Obviously things might have moved on since I looked at those code
versions.
(I'm not subscribed, please CC me on replies)
Richard
>
> If I use a block device with a lower minor number, things work as
> expected, and if I "wrap" a high-numbered device in a trivial md set,
> using /dev/md0 with its minor number of zero, things work as expected.
>
> Without initial success I've looked at the kernel sources to see where
> the nfs server might be using only eight of the twenty bits 2.6 uses
> for minor numbers. Does anyone know where that might be occuring?
>
> The nfs server in my tests is a debian testing machine running
> 2.6.12-1-amd64-generic, and the client is a debian stable system
> running a custom 2.6.13-rc6 kernel, but I've seen this problem on
> other systems a while ago. At that time I found out that 255 was the
> magic minor number after which problems started occuring, if I recall
> correctly. If you don't have block devices with high minor numbers to
> test with, you can replicate this problem using the vblade:
>
> http://sourceforge.net/projects/aoetools/
>
> ... and the aoe driver in any 2.6 kernel from 2.6.11. Anyway, here
> are the details for interested parties. The nfs server is "makki" and
> the client is "kokone".
>
> makki:/home/ecashin# modprobe aoe
> makki:/home/ecashin# ls -l /dev/etherd/e2.1
> brw-rw---- 1 root disk 152, 336 2005-10-05 08:24 /dev/etherd/e2.1
> makki:/home/ecashin# mount /dev/etherd/e2.1 /mnt/aoe/e2.1
> makki:/home/ecashin# grep aoe /etc/exports
> /mnt/aoe/e2.1 *.coraid.com(rw,sync)
> makki:/home/ecashin#
>
> On the client, mount times out.
>
> root@kokone root# mount -t nfs makki:/mnt/aoe/e2.1 /mnt/makki
> mount: makki:/mnt/aoe/e2.1: can't read superblock
> root@kokone root# tail /var/log/everything
> ...
> Oct 5 12:27:16 kokone kernel: nfs: server makki not responding, timed out
> Oct 5 12:27:37 kokone last message repeated 2 times
> root@kokone root#
>
> I can use a trivial one-device linear software RAID on the nfs server
> so that nfs doesn't see the high minor device number. This is just
> using a low-minor-number md device as a wrapper for the
> high-minor-number aoe device.
>
> makki:/home/ecashin# /etc/init.d/nfs-kernel-server stop && /etc/init.d/nfs-common stop
> Stopping NFS kernel daemon: mountd nfsd.

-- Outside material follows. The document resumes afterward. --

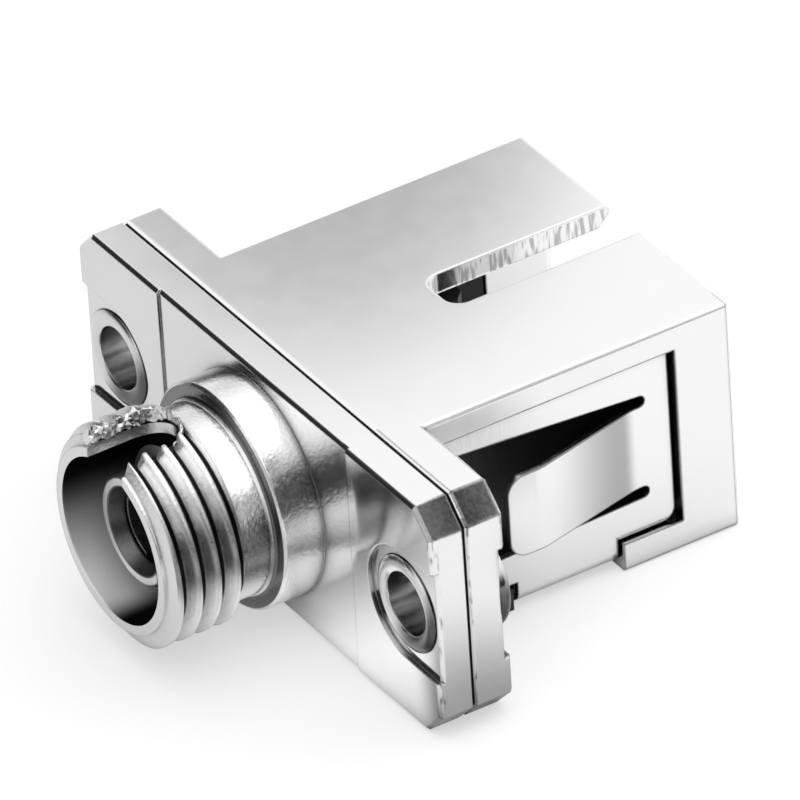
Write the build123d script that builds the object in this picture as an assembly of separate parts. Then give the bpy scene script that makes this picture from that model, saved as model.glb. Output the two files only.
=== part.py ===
from build123d import *
import os

# Hybrid fibre adapter: a round threaded nose on one side, a square push-pull socket on the other.
# X runs along the flange, Y along the optical axis from the nose to the socket, Z is up.
# The origin is on the optical axis, in the plane where the two halves of the flange meet.
# All sizes are in millimetres.

# Flange, as long as its two screw holes need
hole_pitch = 18.0
hole_margin = 1.95
flange_length = hole_pitch + 2 * hole_margin
flange_height = 9.0
corner_cut = 0.92
front_plate = 1.2
rear_plate = 1.3
front_land = 0.18
rear_land = 0.2
centre_step = 0.08
centre_width = 11.7
parting_bevel = 0.12
outer_bevel = 0.12
edge_round = 0.1

# Screw holes, each lined by a tubular rivet
rivet_bore = 2.3
rivet_wall = 0.35
rivet_fit = 0.02
rivet_head = 3.7
rivet_head_height = 0.5
rivet_head_round = 0.3
rivet_flare = 3.5
rivet_flare_depth = 0.2
rivet_edge = 0.05
rivet_proud = 0.14
recess_radius = 2.15
recess_mouth = 4.4

# Threaded nose
thread_major = 7.9
thread_minor = 7.0
thread_pitch = 0.75
thread_length = 3.1
thread_crest = 0.14
thread_root = 0.09
thread_start = 0.51
thread_margin = 0.05
thread_run_in = 1.2
thread_run_out = 0.5
thread_turn = -72.0
neck_diameter = 6.9
nose_length = 5.98
nose_lead = 0.35
rim_diameter = 6.72
rim_step = 0.12
nose_bore = 5.9
nose_bore_depth = 2.5
collar_diameter = 8.12
collar_length = 1.67
neck_round = 0.15
keyway_width = 2.2
keyway_length = 2.85

# Alignment sleeve and the tubes that hold it
ferrule_diameter = 2.5
sleeve_outside = 3.2
sleeve_length = 11.4
sleeve_slot = 0.5
sleeve_gap = 0.05
tube_setback = 0.9
tube_outside = 4.0
tube_mouth = 2.76
tube_lead = 0.22
tube_edge = 0.15

# Square box
box_width = 12.66
box_end = 13.54
box_corner = 0.15
box_end_bevel = 0.15
cavity_width = 9.1
cavity_height = 7.4
cavity_corner = 0.3
mouth_bevel = 0.45
key_slot_width = 2.04
key_slot_start = 6.02
key_slot_corner = 0.65

# Recess, windows and feet that take the spring clip
clip_depth = 0.5
clip_thickness = 0.25
clip_gap = 0.08
clip_rail = 1.0
recess_end = 11.28
foot_start = 8.9
foot_height = 1.1
underside_depth = 0.45
clip_bend = 0.3
relief_end = 4.82
relief_height = 1.07
relief_depth = 1.0
window_start = 1.95
window_end = 10.2
window_height = 5.8
window_corner = 0.6

# Spring clip
panel_corner = 0.5
clip_window_start = 2.2
slot_end = 10.17
slot_height = 0.44
slot_flare_top = 0.62
slot_flare_bottom = 0.2
tongue_root = 9.9
tongue_tip = 4.05
tongue_flat = 1.35
tongue_rise = 1.0
tongue_width = 3.2
tongue_corner = 0.7
tongue_bend = 2.0

# Plastic insert with the latch arms
insert_fit = 0.05
insert_base_width = 10.3
insert_base_height = 7.9
insert_base = 1.0
insert_tube_outside = 4.4
insert_lip = 0.5
arm_gap = 6.9
arm_thickness = 0.75
arm_width = 3.4
arm_end = 8.9
hook_reach = 0.55
hook_length = 1.3
hook_flat = 0.35
cheek_gap = 0.05
cheek_thickness = 0.55
cheek_height = 5.6
cheek_end = 10.6
toe_end = 4.65
toe_outside = 6.05
toe_height = 0.85
toe_gap = 0.1

# Places worked out from the sizes above
half_length = flange_length / 2
half_height = flange_height / 2
front_floor = -front_plate
front_face = front_floor - front_land
centre_face = front_face + centre_step
rear_face = rear_plate + rear_land
rim = front_floor - nose_length
collar_front = front_floor - collar_length
bore_floor = rim + nose_bore_depth
tube_front = rim + tube_setback
sleeve_half = sleeve_length / 2
sleeve_seat = sleeve_half + sleeve_gap
sleeve_bore = sleeve_outside / 2 + sleeve_gap
rivet_radius = rivet_bore / 2 + rivet_wall
clip_seat = box_width / 2 - clip_depth
clip_face = clip_seat + clip_thickness
clip_floor = -half_height + underside_depth
clip_under = clip_floor - clip_thickness
recess_top = half_height - clip_rail
foot_top = -half_height + foot_height
relief_top = -half_height + relief_height
panel_top = recess_top - clip_gap
panel_end = recess_end - 2 * clip_gap
panel_foot = foot_top + clip_gap
insert_tube_end = sleeve_seat + insert_lip
cheek_inner = cavity_width / 2 + cheek_gap
cheek_outer = cheek_inner + cheek_thickness
toe_low = -half_height + toe_gap
toe_start = rear_face + toe_gap
beyond = 3.0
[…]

> Unexporting directories for NFS kernel daemon...done.
> Stopping NFS common utilities: statd.
> makki:/home/ecashin# umount /mnt/aoe/e2.1
> makki:/home/ecashin# ls -l /dev/md0
> brw-rw---- 1 root disk 9, 0 2005-10-05 08:40 /dev/md0
> makki:/home/ecashin# mdadm -B --auto=md --force -l linear -n 1 /dev/md0 /dev/etherd/e2.1
> mdadm: array /dev/md0 built and started.
> makki:/home/ecashin# mount /dev/md0 /mnt/aoe/e2.1
> makki:/home/ecashin# ls /mnt/aoe/e2.1
> screen
> makki:/home/ecashin# /etc/init.d/nfs-common start && /etc/init.d/nfs-kernel-server start
> Starting NFS common utilities: statd.
> Exporting directories for NFS kernel daemon...done.
> Starting NFS kernel daemon: nfsd mountd.
> makki:/home/ecashin#
>
> Then on the client, all goes well:
>
> root@kokone root# mount -t nfs makki:/mnt/aoe/e2.1 /mnt/makki
> root@kokone root# ls /mnt/makki
> screen
> root@kokone root# umount /mnt/makki
>
> So I have a nice workaround, but I would rather not need it. Things
> go well *without* the md wrapper if the aoe device has a minor number
> below 256. What part of the nfs server doesn't use all twenty bits
> that 2.6 uses for the device minor number? I remember guessing that
> it was a handle or tag used in the protocol, but that was a long time
> ago.
>
> makki:/home/ecashin# /etc/init.d/nfs-kernel-server stop && /etc/init.d/nfs-common stop
> Stopping NFS kernel daemon: mountd nfsd.
> Unexporting directories for NFS kernel daemon...done.
> Stopping NFS common utilities: statd.
> makki:/home/ecashin# umount /mnt/aoe/e2.1
> makki:/home/ecashin# mdadm -S /dev/md0
> makki:/home/ecashin# sync
> makki:/home/ecashin# ls -l /dev/etherd/e0.0
> brw-rw---- 1 root disk 152, 0 2005-10-05 08:49 /dev/etherd/e0.0
> makki:/home/ecashin# mount /dev/etherd/e0.0 /mnt/aoe/e2.1
> makki:/home/ecashin# /etc/init.d/nfs-common start && /etc/init.d/nfs-kernel-server start
> Starting NFS common utilities: statd.
> Exporting directories for NFS kernel daemon...done.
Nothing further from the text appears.